**TASK BRIEF:** Copy out all the data, word for word.

━━━

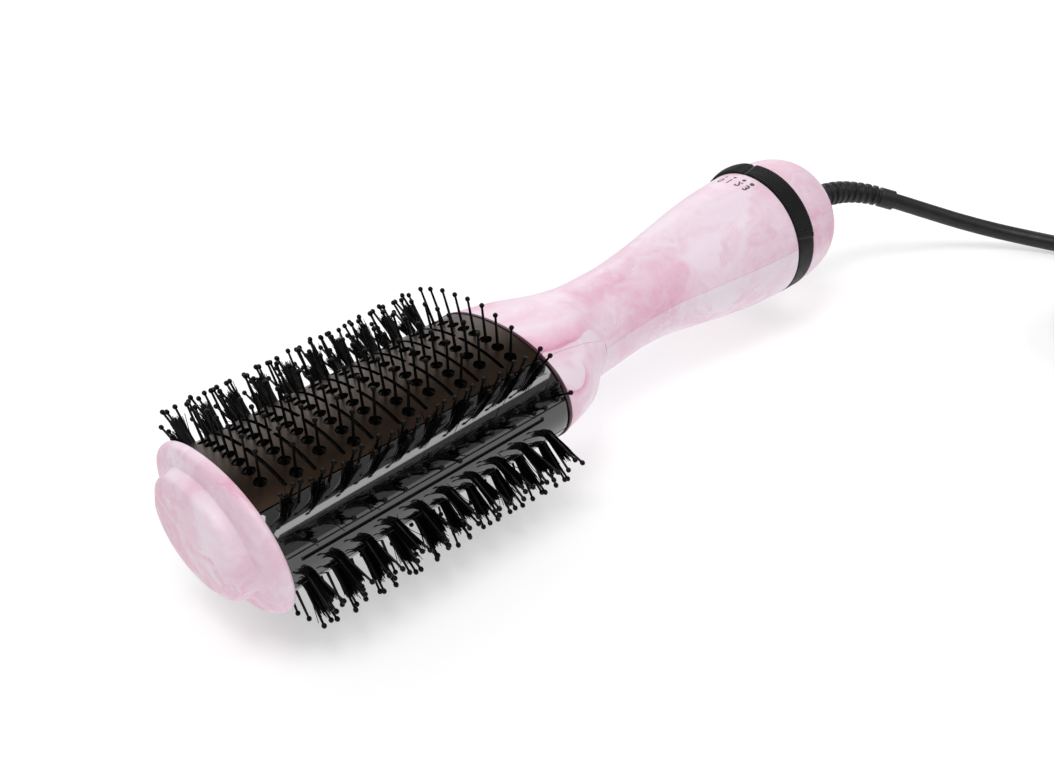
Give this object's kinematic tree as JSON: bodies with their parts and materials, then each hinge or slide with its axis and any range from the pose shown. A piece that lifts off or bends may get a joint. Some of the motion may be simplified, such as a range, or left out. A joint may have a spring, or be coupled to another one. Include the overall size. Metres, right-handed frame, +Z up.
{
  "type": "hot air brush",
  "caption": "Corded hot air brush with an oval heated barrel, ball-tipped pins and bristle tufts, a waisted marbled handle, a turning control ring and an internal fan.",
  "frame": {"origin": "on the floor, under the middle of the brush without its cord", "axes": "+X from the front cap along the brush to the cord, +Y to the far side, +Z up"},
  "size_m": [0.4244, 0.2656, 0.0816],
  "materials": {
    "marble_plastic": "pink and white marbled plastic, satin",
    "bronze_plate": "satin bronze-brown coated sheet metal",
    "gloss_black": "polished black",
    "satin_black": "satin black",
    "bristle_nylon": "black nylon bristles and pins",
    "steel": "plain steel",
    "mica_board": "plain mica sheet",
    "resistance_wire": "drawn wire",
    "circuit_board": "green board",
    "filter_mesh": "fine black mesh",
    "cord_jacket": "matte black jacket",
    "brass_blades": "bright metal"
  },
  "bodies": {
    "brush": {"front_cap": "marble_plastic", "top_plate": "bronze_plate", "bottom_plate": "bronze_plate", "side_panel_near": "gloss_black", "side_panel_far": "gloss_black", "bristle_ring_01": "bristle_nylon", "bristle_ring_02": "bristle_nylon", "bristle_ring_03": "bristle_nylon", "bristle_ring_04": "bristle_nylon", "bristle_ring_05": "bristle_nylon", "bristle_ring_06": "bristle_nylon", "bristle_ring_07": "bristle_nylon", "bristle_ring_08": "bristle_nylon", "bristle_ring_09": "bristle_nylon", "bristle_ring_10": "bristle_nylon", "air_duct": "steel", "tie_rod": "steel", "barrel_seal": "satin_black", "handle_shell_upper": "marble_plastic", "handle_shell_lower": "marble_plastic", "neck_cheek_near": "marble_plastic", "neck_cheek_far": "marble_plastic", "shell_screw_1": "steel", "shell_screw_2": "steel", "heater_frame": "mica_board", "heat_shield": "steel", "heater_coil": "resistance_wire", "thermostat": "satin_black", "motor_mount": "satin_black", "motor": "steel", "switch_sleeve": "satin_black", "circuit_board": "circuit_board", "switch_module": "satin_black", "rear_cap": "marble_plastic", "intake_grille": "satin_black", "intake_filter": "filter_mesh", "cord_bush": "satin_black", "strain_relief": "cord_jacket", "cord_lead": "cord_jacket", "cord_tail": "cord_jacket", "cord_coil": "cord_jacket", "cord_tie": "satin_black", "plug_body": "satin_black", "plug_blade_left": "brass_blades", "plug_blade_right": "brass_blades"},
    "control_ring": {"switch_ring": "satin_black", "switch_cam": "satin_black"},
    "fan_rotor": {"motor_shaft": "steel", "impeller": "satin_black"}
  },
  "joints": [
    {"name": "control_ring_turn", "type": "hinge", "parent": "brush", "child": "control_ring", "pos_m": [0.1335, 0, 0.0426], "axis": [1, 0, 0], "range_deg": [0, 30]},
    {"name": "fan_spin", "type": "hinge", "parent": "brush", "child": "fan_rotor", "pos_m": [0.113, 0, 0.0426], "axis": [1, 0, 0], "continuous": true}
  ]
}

━━━

**THE SOLUTION:**
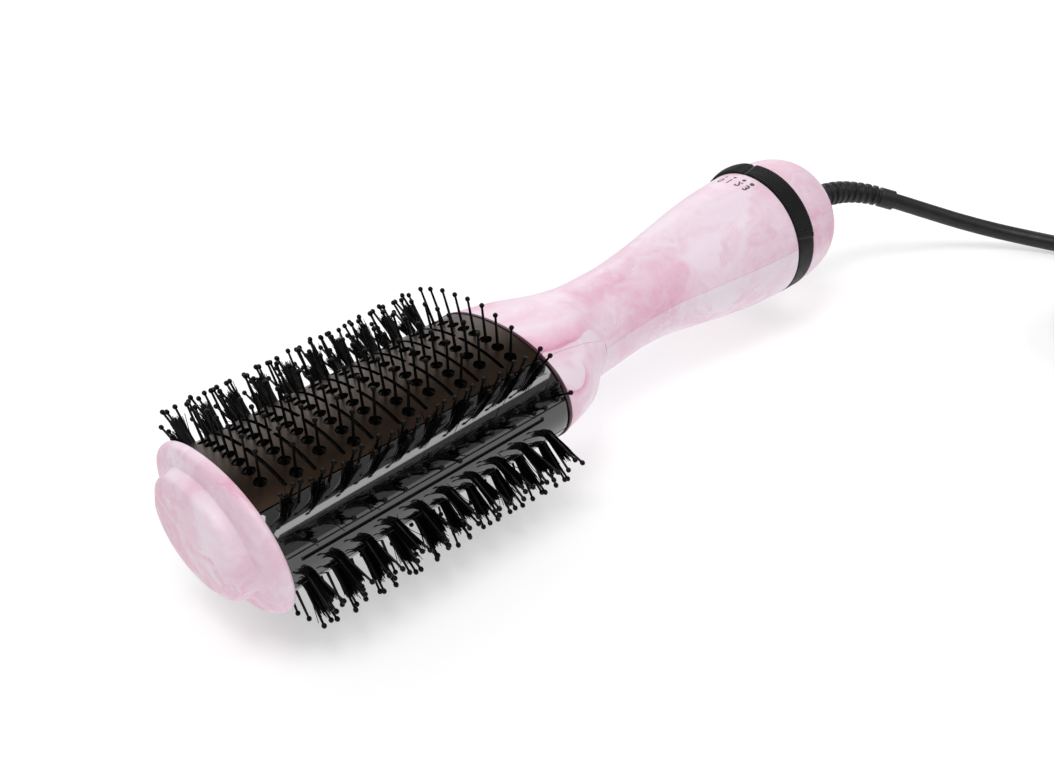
Give this object's kinematic tree as JSON: bodies with their parts and materials, then each hinge or slide with its axis and any range from the pose shown. A piece that lifts off or bends may get a joint. Some of the motion may be simplified, such as a range, or left out. A joint may have a spring, or be coupled to another one. Include the overall size. Metres, right-handed frame, +Z up.
{
  "type": "hot air brush",
  "caption": "Corded hot air brush with an oval heated barrel, ball-tipped pins and bristle tufts, a waisted marbled handle, a turning control ring and an internal fan.",
  "frame": {"origin": "on the floor, under the middle of the brush without its cord", "axes": "+X from the front cap along the brush to the cord, +Y to the far side, +Z up"},
  "size_m": [0.4244, 0.2656, 0.0816],
  "materials": {
    "marble_plastic": "pink and white marbled plastic, satin",
    "bronze_plate": "satin bronze-brown coated sheet metal",
    "gloss_black": "polished black",
    "satin_black": "satin black",
    "bristle_nylon": "black nylon bristles and pins",
    "steel": "plain steel",
    "mica_board": "plain mica sheet",
    "resistance_wire": "drawn wire",
    "circuit_board": "green board",
    "filter_mesh": "fine black mesh",
    "cord_jacket": "matte black jacket",
    "brass_blades": "bright metal"
  },
  "bodies": {
    "brush": {"front_cap": "marble_plastic", "top_plate": "bronze_plate", "bottom_plate": "bronze_plate", "side_panel_near": "gloss_black", "side_panel_far": "gloss_black", "bristle_ring_01": "bristle_nylon", "bristle_ring_02": "bristle_nylon", "bristle_ring_03": "bristle_nylon", "bristle_ring_04": "bristle_nylon", "bristle_ring_05": "bristle_nylon", "bristle_ring_06": "bristle_nylon", "bristle_ring_07": "bristle_nylon", "bristle_ring_08": "bristle_nylon", "bristle_ring_09": "bristle_nylon", "bristle_ring_10": "bristle_nylon", "air_duct": "steel", "tie_rod": "steel", "barrel_seal": "satin_black", "handle_shell_upper": "marble_plastic", "handle_shell_lower": "marble_plastic", "neck_cheek_near": "marble_plastic", "neck_cheek_far": "marble_plastic", "shell_screw_1": "steel", "shell_screw_2": "steel", "heater_frame": "mica_board", "heat_shield": "steel", "heater_coil": "resistance_wire", "thermostat": "satin_black", "motor_mount": "satin_black", "motor": "steel", "switch_sleeve": "satin_black", "circuit_board": "circuit_board", "switch_module": "satin_black", "rear_cap": "marble_plastic", "intake_grille": "satin_black", "intake_filter": "filter_mesh", "cord_bush": "satin_black", "strain_relief": "cord_jacket", "cord_lead": "cord_jacket", "cord_tail": "cord_jacket", "cord_coil": "cord_jacket", "cord_tie": "satin_black", "plug_body": "satin_black", "plug_blade_left": "brass_blades", "plug_blade_right": "brass_blades"},
    "control_ring": {"switch_ring": "satin_black", "switch_cam": "satin_black"},
    "fan_rotor": {"motor_shaft": "steel", "impeller": "satin_black"}
  },
  "joints": [
    {"name": "control_ring_turn", "type": "hinge", "parent": "brush", "child": "control_ring", "pos_m": [0.1335, 0, 0.0426], "axis": [1, 0, 0], "range_deg": [0, 30]},
    {"name": "fan_spin", "type": "hinge", "parent": "brush", "child": "fan_rotor", "pos_m": [0.113, 0, 0.0426], "axis": [1, 0, 0], "continuous": true}
  ]
}